What of those with several spouses? If you meet quite recognisably familiar old friends, have they been purged of evil, in which case they would be very unfamiliar indeed? If they have all merged into one cosmic good, how will we tell them apart?
This book may well be another best-seller, promising its readers a happy death. (Only one out of many went to hell.) But it does go to show that no sooner have we seen off one kind of bunkum, than another surfaces to take its place. In a new scientific era, the Victorians produced mediums surrounded by a lot of pseudoscientific psychic nonsense—notably the interminable experiments in ESP which mysteriously never reproduced in lab conditions. In our era of great medical advance, we have produced a new psychic nonsense in the form of these after death experiences from the ventilator.

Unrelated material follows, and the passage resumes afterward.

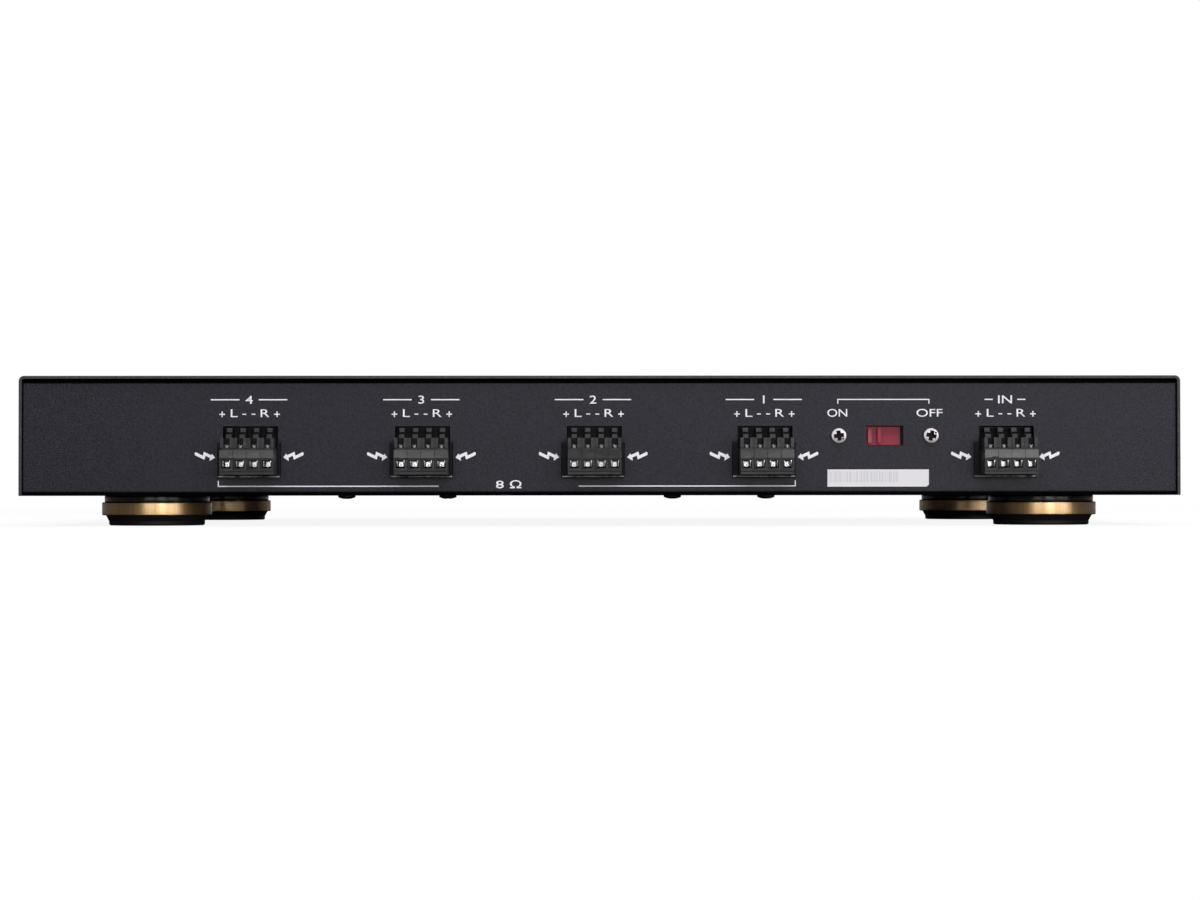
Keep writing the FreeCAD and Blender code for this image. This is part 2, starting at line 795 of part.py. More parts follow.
def volume_knob(x):
    """Knob with flat grip faces and a bevelled front, bored to the shaft's D."""
    body = bar(knob_sides, knob_flats, (x, knob_back, knob_z), (0, 1, 0), knob_length)
    front = knob_back + knob_length
    rim = [e for e in body.Edges if all(abs(v.Y - front) < 1e-6 for v in e.Vertexes)]
    body = body.makeChamfer(knob_edge, rim)
    radius, flat = shaft_radius + shaft_fit_gap, shaft_flat + shaft_fit_gap
    return body.cut(d_bar(radius, flat, x, knob_back, knob_bore_depth))


push_switch_face = support_face - push_switch_gap
cap_back = panel_back + button_travel + button_gap


def select_button(x):
    """Cap in the front panel's opening, and the stem that works the switch."""
    cap = button_bar(x, button_size, button_corner, cap_back, panel_face + button_proud - cap_back)
    start = push_switch_face - stem_hole_depth + button_travel + stem_end_gap
    return fused([cap, button_bar(x, stem_size, 0, start, cap_back - start)])


def push_switch(x):
    """Latching switch on the front board."""
    body = button_bar(x, push_switch_size, 0, front_board_face, push_switch_face - front_board_face)
    hole = button_bar(x, stem_size + 2 * button_gap, 0, push_switch_face - stem_hole_depth, stem_hole_depth)
    return body.cut(hole)


def front_board():
    """Upright board behind the switches of the knob side."""
    low = board_top + front_board_rise
    half = board_width / 2
    return block(-half, half, front_board_back, front_board_face, low, low + front_board_height)


def link_pins():
    """Right-angle pins from the main board to the back of the front board."""
    near = board_front - link_pin_inset
    far = near + link_pin_size
    low = board_top + link_pin_rise
    high = low + link_pin_size
    end = front_board_back
    points = [(near, board_top), (far, board_top), (far, low), (end, low), (end, high), (near, high)]
    pins = []
    for x in zone_x.values():
        for i in range(link_pin_count):
            start = x + link_pin_pitch * (i - (link_pin_count - 1) / 2) - link_pin_size / 2
            pins.append(prism(points, in_yz, vec(start, 0, 0), vec(link_pin_size, 0, 0)))
    return pins


# ---- autoformers and resistors ----
autoformer_places = [(x, rear_edge + inset) for x in zone_x.values() for inset in core_row_insets]
resistor_x = [resistor_first_x + resistor_pitch * i for i in range(resistor_count)]
resistor_places = [(x, rear_edge + resistor_inset) for x in resistor_x]
core_window_width = core_width / 2 - 2 * core_limb


def autoformer_core(x, y):
    """Laminated core with a window at each side of its middle limb, which is as wide as two outer ones."""
    half, deep = core_width / 2, core_thickness / 2
    core = block(x - half, x + half, y - deep, y + deep, board_top, board_top + core_height)
    half, low, high = core_window_width / 2, board_top + core_limb, board_top + core_height - core_limb
    middles = [x + side * (core_limb + half) for side in (-1, 1)]
    return cut(core, [block(middle - half, middle + half, y - deep, y + deep, low, high) for middle in middles])


def autoformer_coil(x, y):
    """Winding round the middle limb."""
    width = 2 * (core_limb + core_window_width - coil_gap)
    low = board_top + core_limb + coil_gap
    height = core_height - 2 * (core_limb + coil_gap)
    outline = cut_corners(width, coil_depth, coil_corner)
    coil = prism(outline, in_xy, vec(x, y, low), vec(0, 0, height))
    limb = core_limb + coil_gap
    deep = core_thickness / 2 + coil_gap
    return coil.cut(block(x - limb, x + limb, y - deep, y + deep, board_top, board_top + core_height))


def power_resistor(x, y):
    """Ceramic block standing off the board on its two leads."""
    half, deep = resistor_side / 2, resistor_length / 2
    low = board_top + resistor_rise
    body = block(x - half, x + half, y - deep, y + deep, low, low + resistor_side)
    lead_y = [y + side * (deep - lead_inset) for side in (-1, 1)]
    leads = [bar(4, lead_size, (x, place, board_top), (0, 0, 1), resistor_rise) for place in lead_y]
    return fused([body] + leads)


# ---- nodes ----
save("chassis_pan", [chassis_pan()])
save("top_cover", [top_cover()])
save("cover_screws", [cover_screw(side, y) for side, y in cover_screw_places])
save("front_panel", [front_panel()])
save("front_panel_screws", [front_panel_screw(x) for x in panel_screw_x])
save("foot_spacers", [foot_spacer(x, y) for x, y in foot_places])
save("foot_discs", [foot_disc(x, y) for x, y in foot_places])
save("foot_pads", [foot_pad(x, y) for x, y in foot_places])
save("foot_screws", [foot_screw(x, y) for x, y in foot_places])
save("main_board", [main_board()])
save("board_standoffs", [standoff(x, y, pan_floor) for x, y in rear_standoffs]
     + [standoff(x, y, underside) for x, y in front_standoffs])
save("base_screws", [base_screw(x, y) for x, y in rear_standoffs])
save("board_screws", [board_screw(x, y) for x, y in rear_standoffs + front_standoffs])
for name in terminal_x:
    save("terminal_header_" + name, [terminal_header(name)])
    save("terminal_plug_" + name, [terminal_plug(name)])
    save("wire_clamps_" + name, [wire_clamp(x) for x in pole_places(name)])
save("header_pins", [header_pin(x) for name in terminal_x for x in pole_places(name)])
save("protection_switch_frame", [protection_switch_frame()])
save("protection_switch_base", [protection_switch_base()])
save("protection_switch_tabs", protection_switch_tabs())
save("protection_switch_screws", [protection_switch_screw(x) for x in slide_screw_x])
save("protection_slider", [protection_slider()])
save("rotary_switches", [rotary_switch(x) for x in zone_x.values()])
save("shaft_nuts", [shaft_nut(x) for x in zone_x.values()])
save("push_switches", [push_switch(x) for x in zone_x.values()])
save("front_board", [front_board()])
save("link_pins", link_pins())
for name, x in zone_x.items():
    save("volume_knob_" + name, [volume_knob(x)])
    save("volume_shaft_" + name, [volume_shaft(x)])
    save("select_button_" + name, [select_button(x)])
save("autoformer_cores", [autoformer_core(x, y) for x, y in autoformer_places])
save("autoformer_coils", [autoformer_coil(x, y) for x, y in autoformer_places])
save("power_resistors", [power_resistor(x, y) for x, y in resistor_places])
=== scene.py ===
import json
import math

import bmesh
import bpy
from mathutils import Matrix, Vector


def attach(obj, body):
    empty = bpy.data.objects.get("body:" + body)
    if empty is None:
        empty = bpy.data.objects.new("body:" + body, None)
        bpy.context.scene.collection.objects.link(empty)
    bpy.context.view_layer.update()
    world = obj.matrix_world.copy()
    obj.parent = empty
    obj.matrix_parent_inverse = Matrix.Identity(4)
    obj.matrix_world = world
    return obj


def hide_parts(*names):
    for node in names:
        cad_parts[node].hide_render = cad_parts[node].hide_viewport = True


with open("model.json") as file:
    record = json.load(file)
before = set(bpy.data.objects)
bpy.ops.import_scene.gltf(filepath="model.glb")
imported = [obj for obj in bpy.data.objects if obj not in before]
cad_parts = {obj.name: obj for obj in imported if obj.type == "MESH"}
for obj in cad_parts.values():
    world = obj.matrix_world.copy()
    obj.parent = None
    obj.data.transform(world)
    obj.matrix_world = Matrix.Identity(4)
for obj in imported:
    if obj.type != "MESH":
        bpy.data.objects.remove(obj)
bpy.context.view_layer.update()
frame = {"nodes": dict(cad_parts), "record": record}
slot_of = {part["node"]: part["material_slot"] for part in frame["record"]["subparts"]}
body_of = {node: body for body, nodes in frame["record"]["behaviour"]["bodies"].items() for node in nodes}

MM = 0.001

# Places in mm: X to the right seen from the terminals, Y from the terminals to the knobs, Z up from the table.
UNDERSIDE = 11.4                        # of the pan
BOARD_TOP = 18.0                        # main board, on which the terminal headers stand
REAR_FACE = -145.65                     # terminal panel
PLUG_FACE = REAR_FACE - 13.0
CAGE_FACE = PLUG_FACE + 1.0             # wire cages
JAW_FACE = CAGE_FACE + 3.9              # jaws inside the cages
TOWER_FACE = PLUG_FACE + 1.6            # divided towers over the wire holes
PANEL_FACE = 141.85                     # plate on the knob side
KNOB_BACK, KNOB_Z = PANEL_FACE + 0.8, 33.7
SLIDE_X, SLIDE_Z = 105.9, 33.6          # middle of the slide switch
WINDOW = (7.6, 5.0)                     # from that middle to just past the edges of the panel's window
FRAME_WINDOW = (8.5, 5.5)               # the same for the switch frame's window
RED_END, GRIP_FOOT = 111.9, -143.3      # right end of the slider's red, past which it is painted dark as shade, and foot of its ribs
BEND_LOW, BEND_HIGH = 12.8, 53.2        # below and above them the terminal panel is painted almost black as the shade on its bends
RIM_LOW, RIM_HIGH = BOARD_TOP + 0.3, BOARD_TOP + 0.72   # painted highlight: a light line on a header's lower rim
INK = 0.02                              # print stands this far in front of its panel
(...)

These beliefs are not susceptible to proof. Doris Stoke’s fans will continue to cling to the messages she brought them from beyond. Reincarnated Elizabethan pirates will continue to swashbuckle through their fantasy lives. The churches talk grandly of the leap of faith, which non-believers are inclined to regard as an invitation to leave reason and common sense outside the door, like leaving your shoes outside the mosque.
The book that told the astounding story of the Bermuda Triangle (mystically disappearing ships) made its author a fortune. The book that followed soon after, effectively debunking it, with an explanation for every mystery, was remaindered. Where there’s a market there’s a way and the appetite for true tales from beyond the grave seem as keen as it was in the Middle Ages.